Dossier : IMM-7928-22
Référence : 2023 CF 1640
[TRADUCTION FRANÇAISE]
Ottawa (Ontario), le 5 décembre 2023
En présence de madame la juge Sadrehashemi
ENTRE : |
OLAJIDE PETER OLADIPUPO |
demandeur |
et |
LE MINISTRE DE LA CITOYENNETÉ ET DE L’IMMIGRATION |
défendeur |
JUGEMENT ET MOTIFS
I. Aperçu
[1] Le demandeur, Olajide Peter Oladipupo, conteste le rejet de sa demande d’asile. M. Oladipupo a présenté une demande d’examen des risques avant renvoi [ERAR] dans laquelle il prétend être exposé à de nouveaux risques découlant d’événements survenus après le rejet de la demande d’asile qu’il a présentée à la Commission de l’immigration et du statut de réfugié. Un agent d’Immigration, Réfugiés et Citoyenneté Canada a conclu que le demandeur n’avait pas fourni suffisamment d’éléments de preuve probants indiquant qu’il serait exposé à un risque au Nigéria et a rejeté sa demande d’ERAR.
[2] M. Oladipupo a soulevé un certain nombre d’arguments dans le cadre de sa demande de contrôle judiciaire. Je conclus que la question principale est celle du traitement que l’agent a réservé à la preuve corroborante. Les parties conviennent, tout comme moi, que je dois effectuer le contrôle de la décision de l’agent selon la norme de la décision raisonnable (Canada (Ministre de la Citoyenneté et de l’Immigration) c Vavilov, 2019 CSC 65 [Vavilov], au para 23). J’estime que le rejet par l’agent de certains des éléments de preuve corroborants parce qu’il les estimait non probants ou incohérents ne cadre pas avec les éléments de preuve figurant au dossier; pour ce qui est des points clés de l’analyse, le raisonnement de l’agent n’est pas conforme aux contraintes factuelles qui ont une incidence sur la décision et est donc déraisonnable (Vavilov, au para 126).

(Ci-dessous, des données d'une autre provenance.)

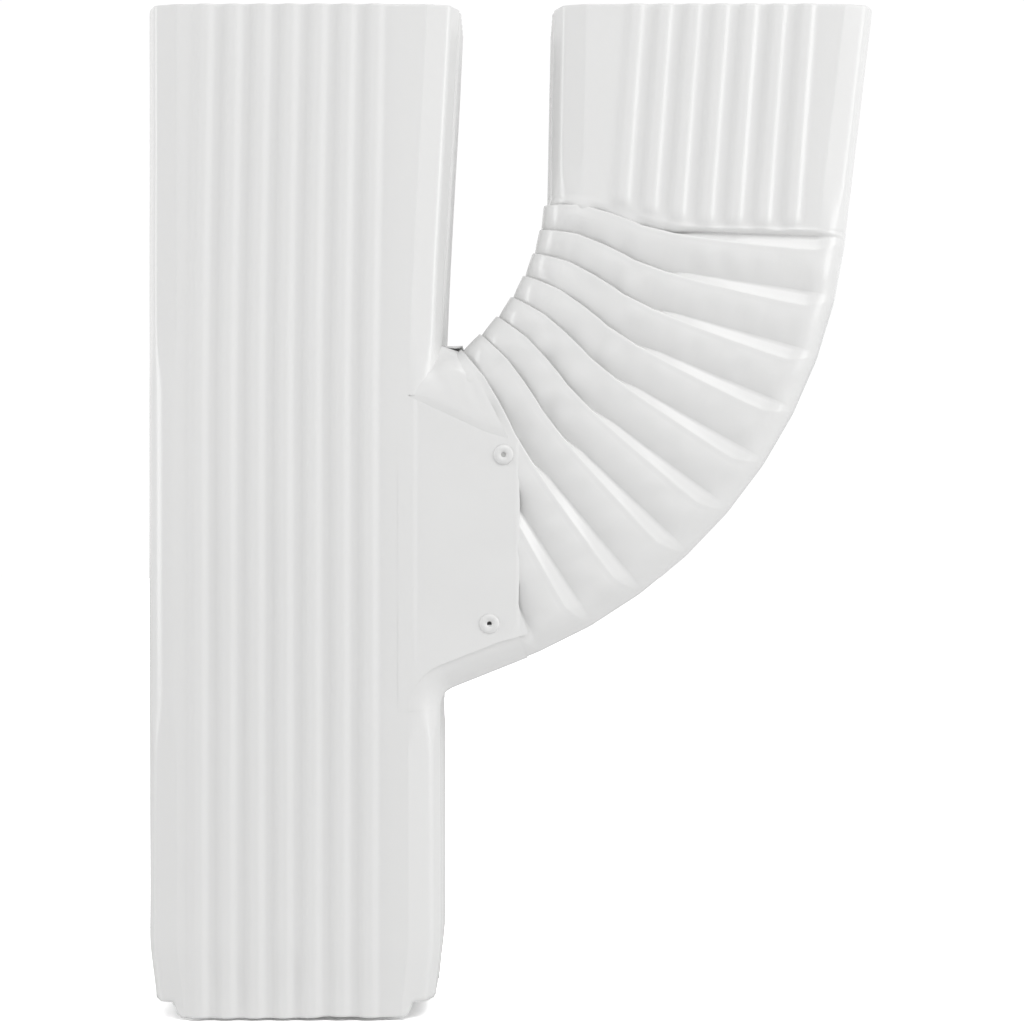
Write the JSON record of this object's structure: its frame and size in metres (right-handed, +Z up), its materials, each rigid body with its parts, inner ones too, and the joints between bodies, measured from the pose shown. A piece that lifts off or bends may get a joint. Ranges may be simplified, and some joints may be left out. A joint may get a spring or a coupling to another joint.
{
  "type": "downspout y connector",
  "caption": "White painted aluminium downspout Y: a straight ribbed rectangular tube with a pleated elbow let into its side under a riveted collar.",
  "frame": {"origin": "centre of the straight downspout's outlet, in the plane of its lower rim", "axes": "+Z up along the straight downspout, +X from it towards the elbow, -Y the front face"},
  "size_m": [0.267, 0.0826, 0.368],
  "materials": {
    "painted_sheet": "gloss white paint",
    "rivet_paint": "gloss white paint",
    "mandrel_steel": "bare broken steel"
  },
  "bodies": {
    "root": {"main_tube": "painted_sheet", "elbow": "painted_sheet", "rivets": "rivet_paint", "rivet_mandrels": "mandrel_steel"}
  },
  "joints": []
}
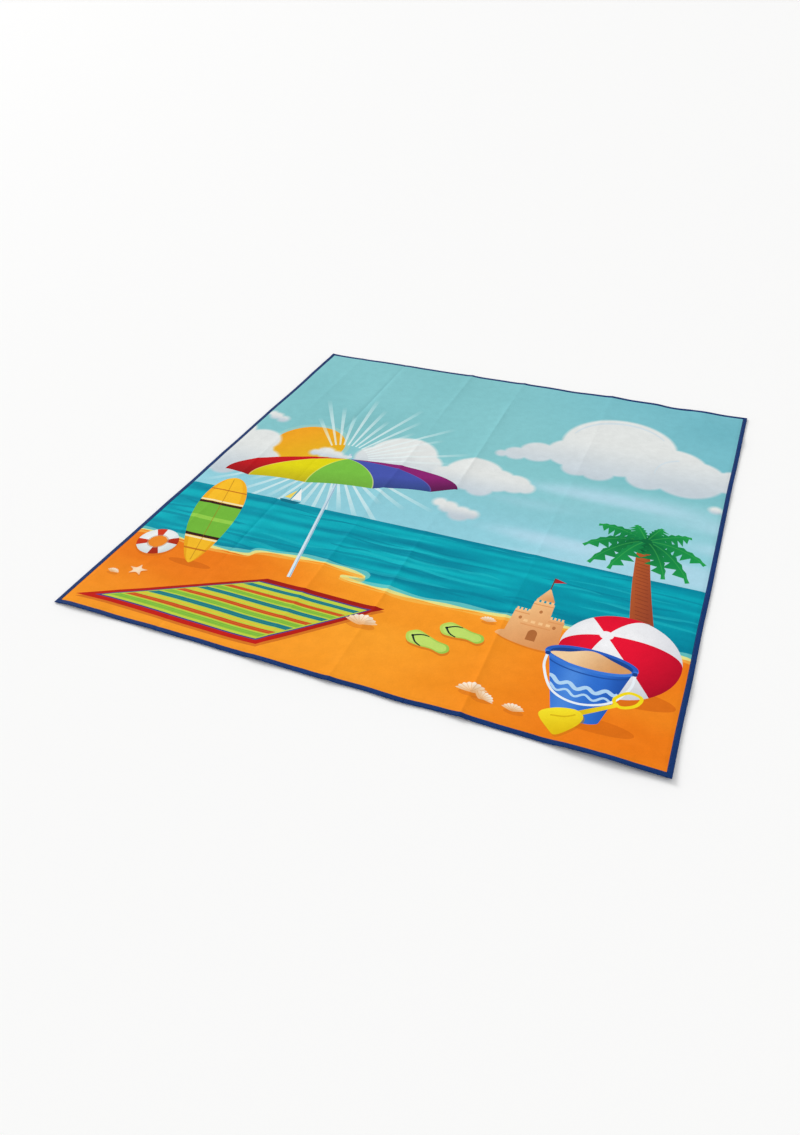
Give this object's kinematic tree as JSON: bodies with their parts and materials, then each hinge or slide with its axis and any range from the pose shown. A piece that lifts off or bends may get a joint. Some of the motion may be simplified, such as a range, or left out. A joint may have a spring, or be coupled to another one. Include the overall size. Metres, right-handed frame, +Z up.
{
  "type": "padded camp blanket",
  "caption": "Nearly square, thinly padded ground blanket with a printed cover, waterproof backing and bound edge; folds in from both sides and closes at the centre.",
  "frame": {"origin": "on the ground under the centre of the blanket laid flat", "axes": "+X to the right across the print, +Y towards the far edge at the top of the print, +Z up"},
  "size_m": [1.46, 1.53, 0.004],
  "materials": {
    "printed_cover": "printed polyester cloth, matt with a faint sheen; beach scene in blue, teal and orange",
    "padding": "soft white polyester wadding",
    "backing": "coated waterproof cloth, plain navy, satin",
    "edge_tape": "woven blue edge tape, matt",
    "thread": "polyester sewing thread",
    "care_label": "blank woven satin tab"
  },
  "bodies": {
    "left_inner_panel": {"left_inner_cover": "printed_cover", "left_inner_padding": "padding", "left_inner_backing": "backing", "left_inner_near_binding": "edge_tape", "left_inner_far_binding": "edge_tape", "left_inner_stitching": "thread"},
    "left_outer_panel": {"left_outer_cover": "printed_cover", "left_outer_padding": "padding", "left_outer_backing": "backing", "left_outer_near_binding": "edge_tape", "left_outer_far_binding": "edge_tape", "left_outer_stitching": "thread", "left_side_binding": "edge_tape"},
    "right_inner_panel": {"right_inner_cover": "printed_cover", "right_inner_padding": "padding", "right_inner_backing": "backing", "right_inner_near_binding": "edge_tape", "right_inner_far_binding": "edge_tape", "right_inner_stitching": "thread"},
    "right_outer_panel": {"right_outer_cover": "printed_cover", "right_outer_padding": "padding", "right_outer_backing": "backing", "right_outer_near_binding": "edge_tape", "right_outer_far_binding": "edge_tape", "right_outer_stitching": "thread", "right_side_binding": "edge_tape", "care_label": "care_label"}
  },
  "joints": [
    {"name": "left_flap_fold", "type": "hinge", "parent": "left_inner_panel", "child": "left_outer_panel", "pos_m": [-0.367, 0, 0.01], "axis": [0, 1, 0], "range_deg": [0, 179.9]},
    {"name": "centre_fold", "type": "hinge", "parent": "left_inner_panel", "child": "right_inner_panel", "pos_m": [0, 0, 0.0225], "axis": [0, -1, 0], "range_deg": [0, 179.9]},
    {"name": "right_flap_fold", "type": "hinge", "parent": "right_inner_panel", "child": "right_outer_panel", "pos_m": [0.367, 0, 0.01], "axis": [0, -1, 0], "range_deg": [0, 179.9]}
  ]
}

[3] Pour les motifs qui suivent, j’accueillerai la demande de contrôle judiciaire.
II. Aperçu des antécédents en matière d’immigration au Canada et allégations relatives à l’ERAR
[4] M. Oladipupo est un citoyen du Nigéria qui est venu au Canada le 20 novembre 2017 et a présenté une demande d’asile à son arrivée à la frontière. La demande d’asile a été rejetée par la Section de la protection des réfugiés [la SPR] le 14 novembre 2018. La décision de la SPR a été portée en appel devant la Section d’appel des réfugiés [la SAR], qui a rejeté l’appel dans des motifs datés du 26 juin 2019. M. Oladipupo a présenté une demande d’autorisation de contrôle judiciaire de la décision de la SAR. Cette demande a été rejetée le 28 octobre 2019.
[5] En février 2021, M. Oladipupo a présenté une demande d’ERAR dans laquelle il dit craindre d’être arrêté à son retour au Nigéria en raison des récentes activités politiques de son frère, actuellement en cavale au Nigéria après avoir échappé aux policiers qui le détenaient. Le frère de M. Oladipupo aurait quitté le domicile de son père, dans l’État d’Ogun, et serait allé à Lagos pour participer à des manifestations contre la brigade spéciale de lutte contre le banditisme (Special Anti-Robbery Squads ou « SARS »
). Il a été arrêté, mais s'est échappé en agressant un agent de police. La police aurait par la suite poursuivi le frère de M. Oladipupo jusqu’à l’État d’Ogun, mais, lorsqu’elle n’a pu le retrouver, elle aurait arrêté et détenu son père. M. Oladipupo a ensuite appris que les autorités affirmaient que son père s’était échappé. M. Oladipupo doute que ce soit le cas, puisque son père est très âgé. Il soupçonne qu’il s’agit d’une histoire inventée de toutes pièces par la police pour dissimuler le fait qu’elle a tué son père ou que son père est décédé en détention. M. Oladipupo prétend également que sa sœur est venue de l’Espagne, où elle est résidente permanente, pour essayer de faire libérer leur père de prison. Elle a également été arrêtée et détenue.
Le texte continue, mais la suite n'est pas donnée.